Não bastasse, também há que se considerar os termos do artigo 2º do Decreto n.º 1.476/1995, que promulgou o Tratado Relativo à Cooperação Judiciária e ao Reconhecimento e Execução de Sentenças em Matéria Civil, entre a República Federativa do Brasil e a República Italiana, de 17 de outubro de 1989.
Prescreve o citado artigo que: "A cooperação judiciária, o reconhecimento e a execução de atos e sentenças serão negados se forem contrários à ordem pública da Parte requerida" .
Assim, à vista do não cumprimento das exigências preestabelecidas nos citados dispositivos, não há como se conceder o exequatur (artigo 6º da Resolução n.º 9/STJ).
Por fim, ainda que superada essa deficiência, noto ainda que, eventual responsabilização no estrangeiro, seja da VALEC, seja da UNIÃO, estaria impossibilitada em face do princípio da imunidade de jurisdição.
In casu, qualquer que fosse sua atuação relacionada a projeto de ligação ferroviária de alta velocidade, não estaria desvinculada de uma conotação estritamente política, e cuja expressão mais pontual a identifica como atos de império (Jus Imperium).
Tal situação se desenvolve no exercício da soberania do Estado, dotada de prerrogativa que lhe é exclusiva, diferentemente dos atos estatais equiparados àqueles executados pelos particulares no estrangeiro (atos de gestão), e que ali, em tese, poderiam ser reclamados.
Denota-se, com efeito, que a " (...) imunidade de submissão de um Estado soberano à jurisdição estrangeira é regra costumeira do direito internacional público que, atualmente, apresenta 'entendimento restritivo do privilégio, à base da distinção entre atos estatais jure imperii e jure gestionis' (Rezek, José Francisco.
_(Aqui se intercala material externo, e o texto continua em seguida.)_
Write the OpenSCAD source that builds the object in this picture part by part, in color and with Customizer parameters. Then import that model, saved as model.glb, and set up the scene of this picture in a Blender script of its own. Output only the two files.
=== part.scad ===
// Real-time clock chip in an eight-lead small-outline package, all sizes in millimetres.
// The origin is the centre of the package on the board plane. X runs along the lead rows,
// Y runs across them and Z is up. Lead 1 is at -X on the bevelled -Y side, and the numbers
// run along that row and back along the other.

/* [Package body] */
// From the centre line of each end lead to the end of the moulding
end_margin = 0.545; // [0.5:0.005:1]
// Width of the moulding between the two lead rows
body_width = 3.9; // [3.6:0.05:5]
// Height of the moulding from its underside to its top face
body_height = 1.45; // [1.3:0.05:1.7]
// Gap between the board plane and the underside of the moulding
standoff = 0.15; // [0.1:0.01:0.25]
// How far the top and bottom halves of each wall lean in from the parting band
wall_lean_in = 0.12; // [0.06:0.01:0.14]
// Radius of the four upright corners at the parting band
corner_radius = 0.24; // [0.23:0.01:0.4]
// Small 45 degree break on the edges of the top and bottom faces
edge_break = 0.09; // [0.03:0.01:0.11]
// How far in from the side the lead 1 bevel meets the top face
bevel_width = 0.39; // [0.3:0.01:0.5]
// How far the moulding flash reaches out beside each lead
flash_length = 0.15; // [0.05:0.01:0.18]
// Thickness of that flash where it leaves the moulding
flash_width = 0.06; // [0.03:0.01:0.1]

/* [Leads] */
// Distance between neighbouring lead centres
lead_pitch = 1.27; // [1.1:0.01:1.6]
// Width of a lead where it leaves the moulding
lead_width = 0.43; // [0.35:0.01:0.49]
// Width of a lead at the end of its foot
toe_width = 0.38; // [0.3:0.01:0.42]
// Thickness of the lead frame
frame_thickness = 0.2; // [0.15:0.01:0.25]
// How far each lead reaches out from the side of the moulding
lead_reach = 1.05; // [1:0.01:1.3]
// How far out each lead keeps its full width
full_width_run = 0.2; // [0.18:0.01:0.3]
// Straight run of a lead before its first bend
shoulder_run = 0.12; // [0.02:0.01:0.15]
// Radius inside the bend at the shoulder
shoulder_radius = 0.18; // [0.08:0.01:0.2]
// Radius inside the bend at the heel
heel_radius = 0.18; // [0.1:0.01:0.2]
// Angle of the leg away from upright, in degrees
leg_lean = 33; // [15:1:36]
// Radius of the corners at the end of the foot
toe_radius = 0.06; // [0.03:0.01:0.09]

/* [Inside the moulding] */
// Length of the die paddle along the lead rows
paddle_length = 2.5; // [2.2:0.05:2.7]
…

Direito internacional público: curso elementar. São Paulo: Saraiva, 1996, p. 174).
Essa distinção mitiga a imunidade de jurisdição para os casos em que o Estado pratique atos de mera gestão, remanescendo a vedação para os atos de império". (CR 2.658-US, Rel. Min. Barros Monteiro, DJ 29/11/2007)
Ressalte-se ademais que as eventuais irresignações contra o Estado brasileiro competem apenas à nossa Justiça (art. 109, inciso I da Constituição Federal), motivo pelo qual não há que se falar em execução, ainda que provisória, da interessada perante a justiça italiana em razão dos argumentos já expostos, pois, na espécie, nenhum Estado soberano, contra sua vontade, poderá se sujeitar como parte frente o foro de outro país.
Ante tudo o quanto exposto, e com fulcro no art. 6º da Resolução n.º 9/2005 desta e. Corte, denego o exequatur por ofensa à ordem pública e à soberania nacional.
P. e I.
Brasília (DF), 1º de fevereiro de 2013.